--- begin PROVIDED DATA ---

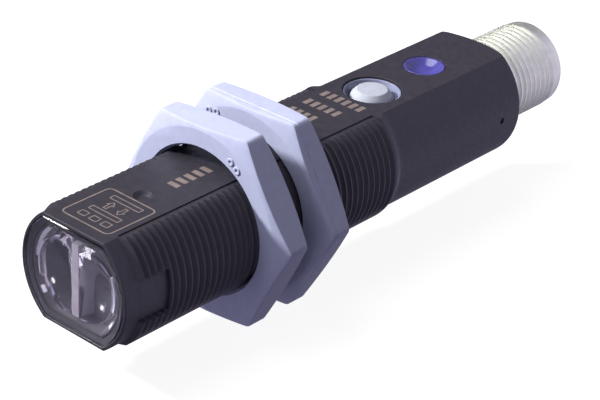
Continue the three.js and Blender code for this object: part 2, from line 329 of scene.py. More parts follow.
class Surface:
    """A Principled material whose colour, roughness and relief all vary over the surface.

    patch and grain are how fine the colour and the relief are, per metre, and relief is its
    height in metres. Any other value goes to the shader's socket of that name.
    """

    def __init__(self, name, tones, roughness, patch=900, grain=6000, relief=2e-6, **sockets):
        self.material = bpy.data.materials.new(name)
        self.material.use_nodes = True
        self.nodes = self.material.node_tree.nodes
        self.links = self.material.node_tree.links
        self.shader = self.nodes["Principled BSDF"]
        self.place = self.nodes.new("ShaderNodeTexCoord").outputs["Object"]
        self.vary_colour(self.noise(patch, 4), *tones)
        self.vary_roughness(self.noise(patch * 2.5, 3), *roughness)
        self.add_relief(self.noise(grain, 2), relief)
        for socket, value in sockets.items():
            self.shader.inputs[socket.replace("_", " ")].default_value = value

    def noise(self, scale, detail):
        noise = self.nodes.new("ShaderNodeTexNoise")
        noise.inputs["Scale"].default_value = scale
        noise.inputs["Detail"].default_value = detail
        self.links.new(self.place, noise.inputs["Vector"])
        return noise.outputs["Fac"]

    def vary_colour(self, factor, low, high):
        ramp = self.nodes.new("ShaderNodeValToRGB")
        stops = zip(ramp.color_ramp.elements, NOISE_RANGE, (low, high))
        for stop, position, tone in stops:
            stop.position = position
            stop.color = tone
        self.links.new(factor, ramp.inputs["Fac"])
        self.links.new(ramp.outputs["Color"], self.shader.inputs["Base Color"])

    def vary_roughness(self, factor, low, high):
        spread = self.nodes.new("ShaderNodeMapRange")
        spread.inputs["From Min"].default_value = NOISE_RANGE[0]
        spread.inputs["From Max"].default_value = NOISE_RANGE[1]
        spread.inputs["To Min"].default_value = low
        spread.inputs["To Max"].default_value = high
        self.links.new(factor, spread.inputs["Value"])
        self.links.new(spread.outputs["Result"], self.shader.inputs["Roughness"])

    def add_relief(self, height, distance):
        bump = self.nodes.new("ShaderNodeBump")
        bump.inputs["Distance"].default_value = distance
        self.links.new(height, bump.inputs["Height"])
        self.links.new(bump.outputs["Normal"], self.shader.inputs["Normal"])


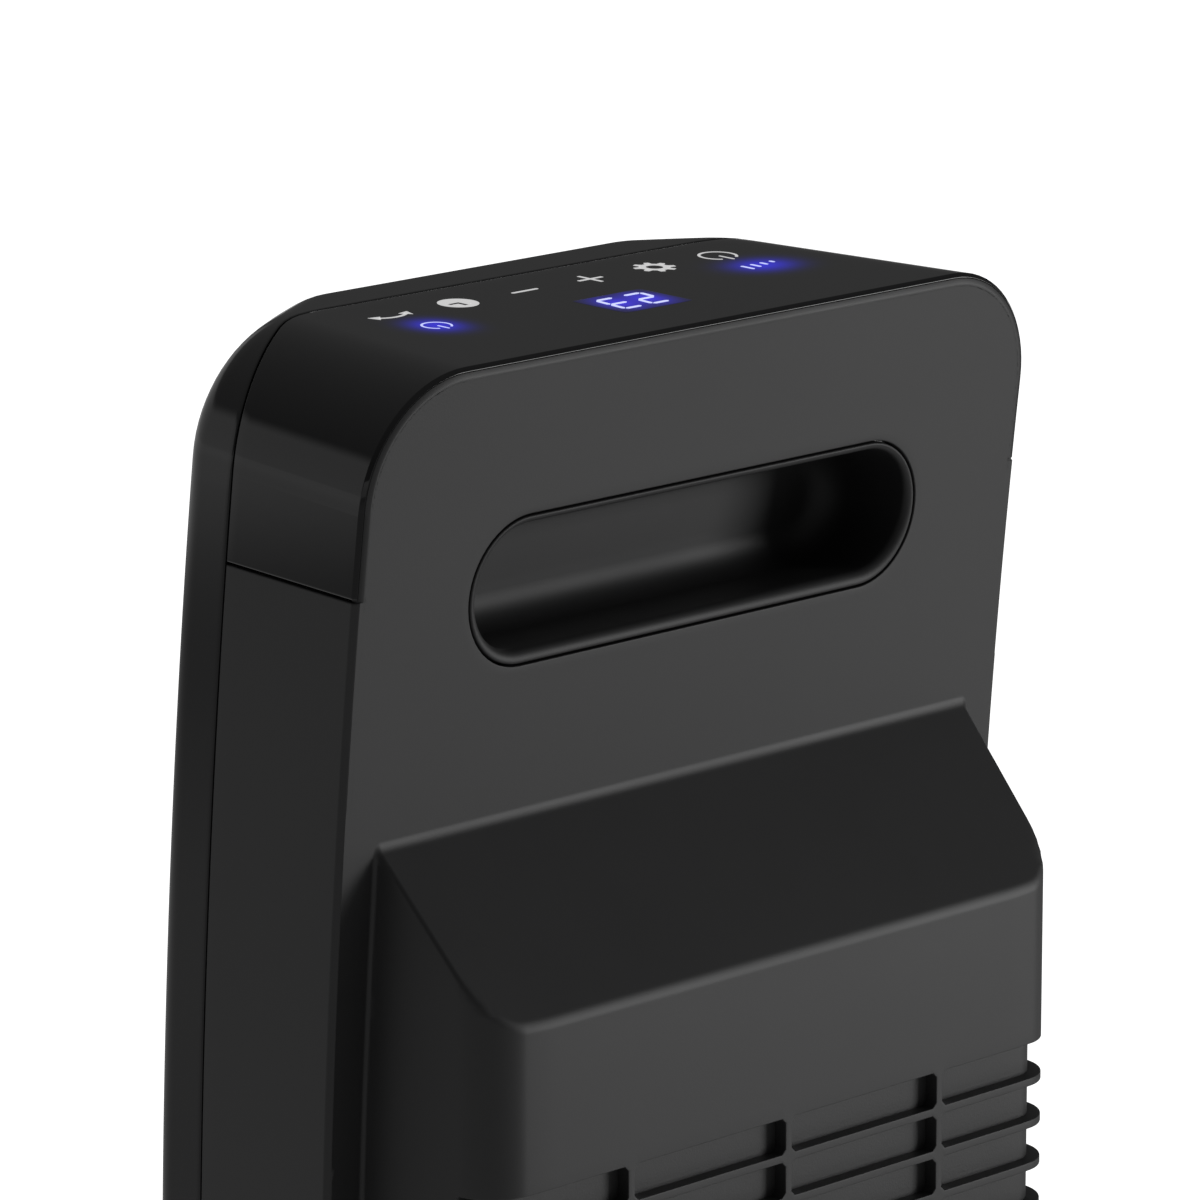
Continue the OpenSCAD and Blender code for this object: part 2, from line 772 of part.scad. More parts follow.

--- end PROVIDED DATA ---

-- WORK TO BE COMPLETED --
Copy out every line in the entries above that holds "code".

-- REPLY TO THE EXERCISE --
Continue the three.js and Blender code for this object: part 2, from line 329 of scene.py. More parts follow.
Continue the OpenSCAD and Blender code for this object: part 2, from line 772 of part.scad. More parts follow.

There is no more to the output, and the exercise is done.